System Design: ML Inference Orchestration Platform
Context
You are designing a multi-tenant platform that exposes several ML models as independent services (for example: text classification, embeddings generation, and re-ranking). External clients should be able to invoke end-to-end workflows that chain these models.
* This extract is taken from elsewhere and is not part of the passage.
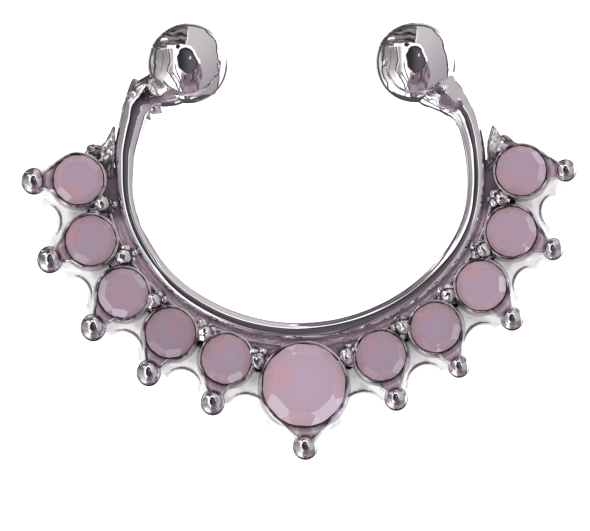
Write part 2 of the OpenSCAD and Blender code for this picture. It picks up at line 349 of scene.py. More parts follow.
# Where the left joint stays rough, the seam and the single pit of the right one
rough_spots = [(HOOP + Vector((-4.47, 2.99, WIRE_Z + 0.45)), 0.3), (HOOP + Vector((-4.46, 2.58, WIRE_Z + 0.45)), 0.22)]
pit_line = [HOOP + Vector((4.72, 2.98, WIRE_Z + 0.3)), HOOP + Vector((4.34, 2.42, WIRE_Z + 0.6))]
pit_spot = HOOP + Vector((4.55, 2.12, WIRE_Z + 0.35))


def roughness_at(co):
    left = max(1 - ease((co - at).length, 0.5 * r, 1.25 * r) for at, r in rough_spots)
    along = pit_line[1] - pit_line[0]
    t = max(0.0, min(1.0, (co - pit_line[0]).dot(along) / along.length_squared))
    seam = 0.8 * (1 - ease((co - pit_line[0] - t * along).length, 0.05, 0.14))
    return max(0.3 * left, 0.6 * seam, 0.4 * (1 - ease((co - pit_spot).length, 0.1, 0.25)))


def painted_joint_shade_at(co):
    """Grey painted shade in patches round the rough left joint"""
    patch = ease(math.sin(co.x * 9 + co.y * 4) * math.sin(co.y * 8 - co.x * 5), -0.3, 0.4)
    return max((0.35 + 0.3 * patch) * (1 - ease((co - at).length, 1.2 * r, 2.4 * r)) for at, r in rough_spots)


for piece in [hoop_wire, neck_flash, *balls]:
    paint(piece, "rough", roughness_at)
    paint(piece, "painted_shade", painted_joint_shade_at)
    finish_piece(piece, "ring_frame", rhodium, sharp=60)


# The crown is cast in one with the hoop: a low land beside the wire, a drafted cup under each stone, a sloping
# spur from each cup to its tip, and webs between the spurs with a hollowed edge.
CUP_R, LARGE_CUP_R = 0.85, 1.35
REACH, LARGE_REACH = 1.34, 1.84
FLOOR_Z, BACK_Z = 1.42, 0.0
DRAFT = 0.18
SPUR_WAYS = {1: 0.7, 2: -22.7, 3: -47.4, 4: -59.9, 5: -70.8}
# Radius at the foot and at the top, and height of both, of a spur's nose and of a web's outer foot
NOSE, WEB_FOOT = (0.3, 0.16, 0.35, 1.28), (0.16, 0.1, 0.1, 0.95)
WEB_R, WEB_Z = 0.5, 1.25
# How much further out the web after each cup reaches
FULLER = [0.2, 0.2, 0.0, 0.0, 0.0, 0.0, 0.0, 0.0, 0.2, 0.2]
LAND_OFF, LAND_Z, LAND_R = 0.37, 0.70, 0.6
# The finest grid that keeps the crown under 200,000 triangles
CROWN_GRID = 0.045


def stone_place(name):
    low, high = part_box(name)
    return (Vector(low) + Vector(high)) / 2 / MM, (high[0] - low[0]) / 2 / MM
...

The platform must support both low-latency synchronous requests and higher-latency asynchronous jobs.
Assume:
-
External clients send requests with an input document (text or metadata), a chosen workflow, and optional parameters (model versions, thresholds, etc.).
-
Individual model services are independently deployed and versioned.
-
Workflows may include branching and parallel steps (e.g., compute embeddings while running classification, then re-rank results).
Task
Design the orchestration platform and address the following:
-
Request Routing and Orchestration
-
How do external requests arrive and get routed to workflow execution?
-
How are workflows represented (DAG/state machine) and executed?
-
Synchronous vs. asynchronous execution.
-
Data Flow Between Models
-
How are inputs/outputs passed between steps (in-memory vs. references)?
-
Handling large payloads and parallel branches.
-
Schemas and Validation
-
Define request/response schemas and validation strategy across services.
-
Versioning and backward compatibility.
-
Intermediate Storage and Caching
-
Where to store intermediate artifacts and how to cache reusable results (e.g., embeddings by content hash)?
-
TTLs and invalidation.
-
Final Results Storage
-
How to persist final outputs for retrieval, analytics, and audit.
-
Retention and multi-tenant partitioning.
-
Model and Version Management
-
Model registry, version pinning, canary/AB testing, and rollback.
-
Failure Handling and Retries
-
Timeouts, retries with backoff/jitter, idempotency, partial failures, and fallbacks.
-
Monitoring and Traceability
-
Metrics, logs, and distributed tracing across the workflow.
-
Per-tenant visibility and cost/QPS attribution.
-
Scaling and Deployment
-
Autoscaling model services (CPU/GPU), concurrency controls, warm pools.
-
Multi-region, high availability, and deployment strategies.
-
Multi-tenant Auth and Rate Limiting
-
Authentication/authorization, quotas, rate limiting, and isolation.
-
RPC vs. REST Between Services
-
Justify when to use RPC versus REST for internal calls.
-
Discuss trade-offs in latency, schema evolution, observability, and backward compatibility.
Be explicit about assumptions and provide rationales for key choices.